_Instructions for the task_
Find and return each line containing "with".
---
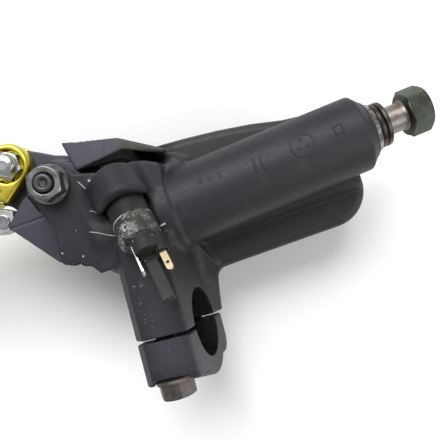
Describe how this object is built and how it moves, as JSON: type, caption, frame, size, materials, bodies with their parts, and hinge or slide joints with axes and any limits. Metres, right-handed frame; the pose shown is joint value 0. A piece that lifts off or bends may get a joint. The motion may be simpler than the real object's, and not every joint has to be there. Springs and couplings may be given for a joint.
{
  "type": "brake master cylinder",
  "caption": "Right-hand hydraulic brake master cylinder lying on its lid, with reservoir, bar clamp, brake light switch, banjo bolt and adjustable lever.",
  "frame": {"origin": "centre of the reservoir lid's outer face, which the part lies on", "axes": "+X inboard along the handlebar in plan, +Y to the front of the bike, +Z off the lid towards the barrel (the bike's down)"},
  "size_m": [0.2505, 0.0953, 0.0725],
  "materials": {
    "cast_black": "satin black paint over cast aluminium",
    "lid_black": "moulded black lid",
    "plastic_black": "moulded black plastic",
    "rubber": "black brake rubber",
    "bright_steel": "bright plated steel",
    "dark_steel": "dull olive grey plated steel with light rust",
    "zinc_steel": "dull zinc plated steel",
    "brass": "brass",
    "sight_glass": "clear level window",
    "piston_alloy": "machined aluminium",
    "black_anodised": "black anodised aluminium",
    "gold_anodised": "gold anodised aluminium",
    "cam_alloy": "clear anodised aluminium"
  },
  "bodies": {
    "housing": {"master_body": "cast_black", "reservoir_lid": "lid_black", "lid_screw_outer": "bright_steel", "lid_screw_inner": "bright_steel", "diaphragm_plate": "plastic_black", "diaphragm": "rubber", "splash_baffle": "bright_steel", "sight_glass": "sight_glass", "sight_glass_seal": "rubber", "clamp_cap": "cast_black", "clamp_bolt_lower": "dark_steel", "clamp_bolt_upper": "dark_steel", "return_spring": "bright_steel", "piston_washer": "bright_steel", "circlip": "bright_steel", "dust_boot": "rubber", "banjo_bolt": "dark_steel", "crush_washer_inner": "dark_steel", "crush_washer_outer": "dark_steel", "pivot_bolt": "zinc_steel", "pivot_nut": "zinc_steel", "switch_body": "plastic_black", "switch_terminal_outer": "bright_steel", "switch_terminal_inner": "brass", "switch_spring": "bright_steel"},
    "lever": {"lever_base": "black_anodised", "pivot_bush": "brass", "blade_bolt": "bright_steel", "blade_nut": "bright_steel", "adjuster_pin": "bright_steel"},
    "blade": {"lever_blade": "gold_anodised"},
    "adjuster": {"adjuster_cam": "cam_alloy"},
    "piston": {"piston": "piston_alloy", "primary_cup": "rubber", "secondary_cup": "rubber"},
    "switch_plunger": {"switch_plunger": "plastic_black"}
  },
  "joints": [
    {"name": "lever_pull", "type": "hinge", "parent": "housing", "child": "lever", "pos_m": [-0.0596, 0.0197, 0.042], "axis": [0, 0, 1], "range_deg": [0, 16], "stiffness_Nm_per_rad": 1.5, "springref_deg": -17.19},
    {"name": "piston_stroke", "type": "slide", "parent": "housing", "child": "piston", "axis": [0.9987, 0.0506, 0], "range_m": [0, 0.0059], "deforming": ["return_spring", "dust_boot"]},
    {"name": "switch_release", "type": "slide", "parent": "housing", "child": "switch_plunger", "axis": [-0.165, 0.8501, -0.5001], "range_m": [0, 0.003], "deforming": ["switch_spring"]},
    {"name": "reach_turn", "type": "hinge", "parent": "lever", "child": "blade", "pos_m": [-0.0721, 0.0306, 0.042], "axis": [0, 0, 1], "range_deg": [0, 5]},
    {"name": "cam_turn", "type": "hinge", "parent": "lever", "child": "adjuster", "pos_m": [-0.0802, 0.0148, 0.042], "axis": [0, 0, 1], "range_deg": [0, 150.5]}
  ],
  "couplings": [
    {"joint": "piston_stroke", "follows": "lever_pull", "m_per_rad": 0.0209},
    {"joint": "switch_release", "follows": "lever_pull", "m_per_rad": 0.0105},
    {"joint": "cam_turn", "follows": "reach_turn", "ratio": 30}
  ]
}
---
_Result of this task_
Describe how this object is built and how it moves, as JSON: type, caption, frame, size, materials, bodies with their parts, and hinge or slide joints with axes and any limits. Metres, right-handed frame; the pose shown is joint value 0. A piece that lifts off or bends may get a joint. The motion may be simpler than the real object's, and not every joint has to be there. Springs and couplings may be given for a joint.
  "caption": "Right-hand hydraulic brake master cylinder lying on its lid, with reservoir, bar clamp, brake light switch, banjo bolt and adjustable lever.",
    "dark_steel": "dull olive grey plated steel with light rust",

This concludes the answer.